Ben C. Smith wrote:JoeWallack wrote:The context here is exclusively contact between dead things and an intermediary for things going inside your mouth.
Yes, the washings of vessels alluded to in 7.4b have to do with contact with the dead. Exactly so. Of the "many other things" Mark alludes to which the Jews observe, if the Levitical link is valid, one of them — the only example Mark actually gives — has to do with dipping vessels which have made contact with dead bodies. That was always the case.
John 11: 14 (RSV):
[14] Then Jesus told them plainly, "Laz'arus is dead;
Lazarus is dead.
For emphasis. Again. Mark is writing from a position of deception. The remainder of the Source which formed GJohn had to be reworked into some manageable form but look at what it says.
John 12: 1- 2 (RSV):
[1] Six days before the Passover, Jesus came to Bethany, where Laz'arus was, whom Jesus had raised from the dead.
[2] There they made him a supper; Martha served, and Laz'arus was one of those at table with him.

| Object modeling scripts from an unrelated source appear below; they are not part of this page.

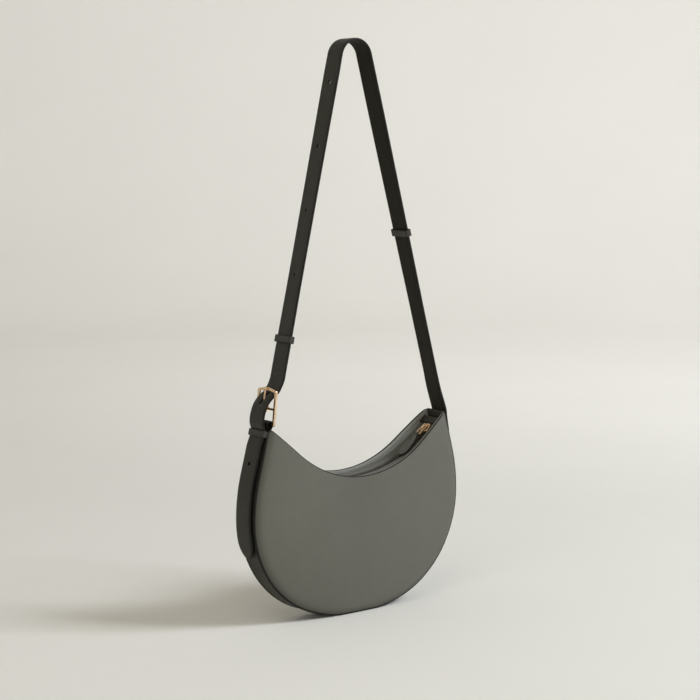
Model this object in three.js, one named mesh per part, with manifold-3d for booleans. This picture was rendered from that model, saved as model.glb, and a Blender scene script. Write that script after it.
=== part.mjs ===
// A small structured hobo bag: two crescent leather panels on a narrow gusset, a recessed curved zip,
// and one long strap, sewn to the gusset at one end and buckled at the other.
// Millimetres. +X towards the sewn end of the strap, -Y the front, +Z up, origin at the centre of the base.
import * as THREE from "three";
import { mergeVertices } from "three/addons/utils/BufferGeometryUtils.js";
import Module from "manifold-3d";

const wasm = await Module();
wasm.setup();

// ---------------------------------------------------------------- driving dimensions
const GAP = 0.3; // clearance between pieces that touch on the real bag

// Side outline of the crescent, right half: base arc, side arc, shoulder arc, then straight to the tip.
const HALF_LENGTH = 130;
const WIDEST_Z = 107.7;
const SIDE_RADIUS = 105.4;
const BASE_RADIUS = 160;
const BASE_ARC_END = 20; // degrees from straight down, where the base arc meets the side arc
const SHOULDER_RADIUS = 170;
const SHOULDER_TURN = 15; // degrees past vertical at the tips

// Rim of the opening: an arc at the middle that runs into straight flanks.
const RIM_LOW_Z = 140.3;
const RIM_RADIUS = 120;
const LEFT_FLANK = 41; // degrees; the buckle end stands a little higher
const RIGHT_FLANK = 37.3;

// Depth: the panels stand SEAM_HALF from the middle at the seam and belly out to BELLY_HALF.
const SEAM_HALF = 15;
const BELLY_HALF = 21.5;
const BELLY_REACH = 133;
const BELLY_POWER = 4;
const BELLY_Z = 128;
const LEATHER = 2;

// Zip: every moving point stays on a circle about this centre, high above the bag.
const ZIP_RADIUS = 150;
const ZIP_LOW_Z = 136.5;
const ZIP_CENTRE = new THREE.Vector2(0, ZIP_LOW_Z + ZIP_RADIUS);
const TEETH_HALF_ANGLE = 43.7;
const TAPE_HALF_ANGLE = 45.2;
const SLIDER_ANGLE = 41.6; // where the slider stands, closed

// Strap
const STRAP_HALF_WIDTH = 11;
const STRAP_THICKNESS = 2.6;
const CROWN_CENTRE = new THREE.Vector2(-2.2, 550.7);
const CROWN_RADIUS = 18.5;
const LEFT_LEAN = 12.9; // degrees of the strand from upright
const RIGHT_LEAN = 15.4;
const FLEX_Z = 254; // height where the standing loop flexes against its two ends
const SEWN_END_Z = 172;
const TAIL_END_Z = 70;
const KEEPER_Z = 191.6;
const KEEPER_HEIGHT = 6.4;
const GUSSET_END_Z = 195.2;
const HOLE_RADIUS = 1.6;
const HOLE_PITCH = 63.5;
const FIRST_HOLE_Z = 280;
const STRAND_HOLES = 5;

// Buckle: heel bar centre, lean of the frame and its outer size
const HEEL = new THREE.Vector2(-106.6, 200.2);
const BUCKLE_LEAN = 6;
const BUCKLE_HALF_WIDTH = 14.6;
const BUCKLE_BAR = 2.9;
const BUCKLE_HEIGHT = 33; // heel bar centre to top bar centre
const CENTRE_BAR_UP = 15.2;
const CENTRE_BAR = 2.4;

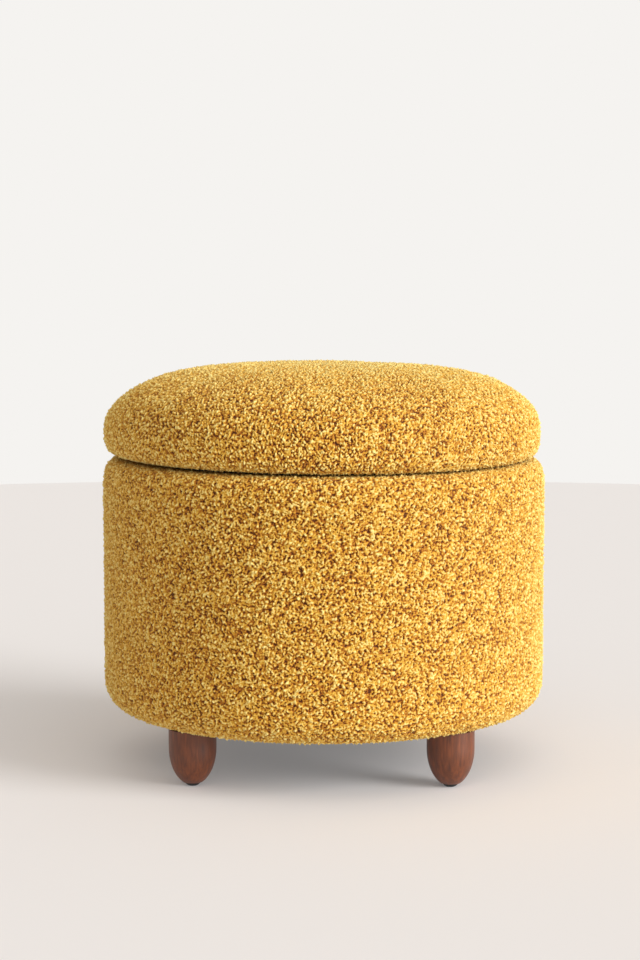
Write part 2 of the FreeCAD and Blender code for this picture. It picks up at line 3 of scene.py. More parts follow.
import bpy
import numpy as np
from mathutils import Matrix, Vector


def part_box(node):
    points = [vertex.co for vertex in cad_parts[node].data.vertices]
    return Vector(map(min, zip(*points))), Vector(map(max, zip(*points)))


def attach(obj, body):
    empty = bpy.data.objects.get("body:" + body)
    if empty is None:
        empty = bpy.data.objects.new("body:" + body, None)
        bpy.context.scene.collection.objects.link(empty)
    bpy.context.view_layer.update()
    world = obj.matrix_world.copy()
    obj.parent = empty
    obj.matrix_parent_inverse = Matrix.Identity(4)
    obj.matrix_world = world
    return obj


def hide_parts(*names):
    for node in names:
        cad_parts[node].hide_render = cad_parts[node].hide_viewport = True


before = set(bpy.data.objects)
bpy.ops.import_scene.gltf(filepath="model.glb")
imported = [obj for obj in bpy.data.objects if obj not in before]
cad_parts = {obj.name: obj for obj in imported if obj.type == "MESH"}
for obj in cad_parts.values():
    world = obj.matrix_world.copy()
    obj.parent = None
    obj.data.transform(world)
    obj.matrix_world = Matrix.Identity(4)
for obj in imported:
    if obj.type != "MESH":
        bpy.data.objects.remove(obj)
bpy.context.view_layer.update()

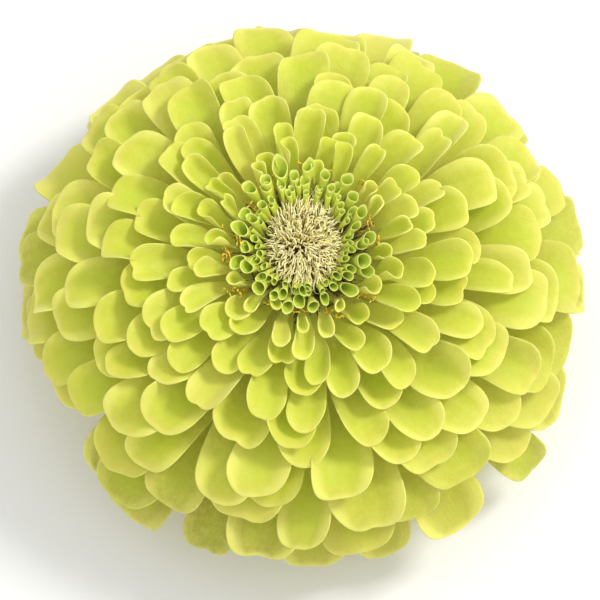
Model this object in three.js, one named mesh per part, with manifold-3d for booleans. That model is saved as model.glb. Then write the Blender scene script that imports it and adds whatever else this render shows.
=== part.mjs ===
// A double zinnia bloom, picked just under its head and resting face up on a surface.
// Millimetres, +Z up along the bloom's axis. The origin is the middle of the stalk's cut end.
import * as THREE from "three";
import { mergeVertices } from "three/addons/utils/BufferGeometryUtils.js";
import Module from "manifold-3d";

// The whole bloom: a dome of petal tips, wider than it is high.
const bloomRadius = 49.5;
const widestHeight = 8.5;
const domeHeight = 33;
const domeSquareness = 0.87;
const tipAngleInside = 15;
const tipAngleOutside = 92;
const tipStart = 0.6;
const tipSpread = 1.1;

// The receptacle is the blunt cone that every petal grows from.
const receptacleTopRadius = 8;
const receptacleTopHeight = 34;
const receptacleFootRadius = 12;
const receptacleFootHeight = 13.4;
const receptacleSegments = 12;
const gap = 0.3;

// The open petals.
const petalCount = 216;
const goldenAngle = 180 * (3 - Math.sqrt(5));
const petalThickness = 0.65;
const petalWidthInside = 0.24;
const petalWidthOutside = 0.28;
const petalWidthGrowth = 4;
const petalRootDepth = 1.8;
const petalKeel = 0.5;
const petalRootInset = 0.6;
const petalRootLift = 1.4;
const clawShare = 0.17;
const clawGain = 0.3;
const clawSharpness = 4.2;
const broadestAt = 0.84;
const tipWidthShare = 0.42;
const rootRise = 72;
const rootFall = 75;
const rootSpread = 24;
const tipSlopeInside = 44;
const tipSlopeOutside = -50;
const rootHandle = 0.42;
const tipHandle = 0.38;
const cupInside = 1.6;
const cupOutside = 0.3;
const cupFading = 5;
const hiddenCupInside = 0.6;
const hiddenCupOutside = 0.3;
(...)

As ben Zakkai lay dying, he stated, "...Clear the house of vessels which can receive corpse-uncleanliness and prepare a throne for Hezekiah, King of Judah, who cometh"
(In passing, from
First Century Judaism in Crisis, Jacob Neusner, p.200)
I have stated before, "There are atheists who completely deny God and yet believe that there was a "Jesus", Son of God, who doesn't exist".
Argue over Interpolations here if you wish but there is one thing about this Tableau in John, and by extension, Mark:
Numbers 19: 11 - 22 (RSV):
[11] "He who touches the dead body of any person shall be unclean seven days;
[12] he shall cleanse himself with the water on the third day and on the seventh day, and so be clean; but if he does not cleanse himself on the third day and on the seventh day, he will not become clean.
[13] Whoever touches a dead person, the body of any man who has died, and does not cleanse himself, defiles the tabernacle of the LORD, and that person shall be cut off from Israel; because the water for impurity was not thrown upon him, he shall be unclean; his uncleanness is still on him.
[14] "This is the law when a man dies in a tent: every one who comes into the tent, and every one who is in the tent, shall be unclean seven days.
[15] And every open vessel, which has no cover fastened upon it, is unclean.
[16] Whoever in the open field touches one who is slain with a sword, or a dead body, or a bone of a man, or a grave, shall be unclean seven days.
[17] For the unclean they shall take some ashes of the burnt sin offering, and running water shall be added in a vessel;
[18] then a clean person shall take hyssop, and dip it in the water, and sprinkle it upon the tent, and upon all the furnishings, and upon the persons who were there, and upon him who touched the bone, or the slain, or the dead, or the grave;
[19] and the clean person shall sprinkle upon the unclean on the third day and on the seventh day; thus on the seventh day he shall cleanse him, and he shall wash his clothes and bathe himself in water, and at evening he shall be clean.
[20] "But the man who is unclean and does not cleanse himself, that person shall be cut off from the midst of the assembly, since he has defiled the sanctuary of the LORD; because the water for impurity has not been thrown upon him, he is unclean.
[21] And it shall be a perpetual statute for them. He who sprinkles the water for impurity shall wash his clothes; and he who touches the water for impurity shall be unclean until evening.
[22] And whatever the unclean person touches shall be unclean; and any one who touches it shall be unclean until evening."
But you are acting surprised that the context for these additional customs has something to do with the dead. Why? What do you see in that respect that I do not?
I do not presume to know what you see or not. I do know that the Monstrous Transvaluation worked since we are arguing about a "Jesus" who has remarkable Powers and is placed as our "High Priest" when,
on the face of it, he is Ritually Unclean and is offered as a human sacrifice.
1) "Mark's" (author) editorial comment says "all" the Jews. It's generally thought that in Jesus' supposed time these types of purity rituals were primarily for Priests.
Regarding your invoking Leviticus (whoever you are), "Mark's" Jesus does exactly what the actual commandments say not to do, deliberately touches the dead and those with issues.
SO THIS IS A STORY ABOUT THE PRIESTHOOD!!!
YES!!! AT LAST!!! SOMEONE GETS IT!!!
As I have said elsewhere, Mark seems to set up the idea that the rules are different for Jesus, and thus may have changed for his followers, too.
If you believe this statement, then follow through with it and ask yourself who could have rewritten Law to effect such change (and moved the seat of this New Religion to Rome...).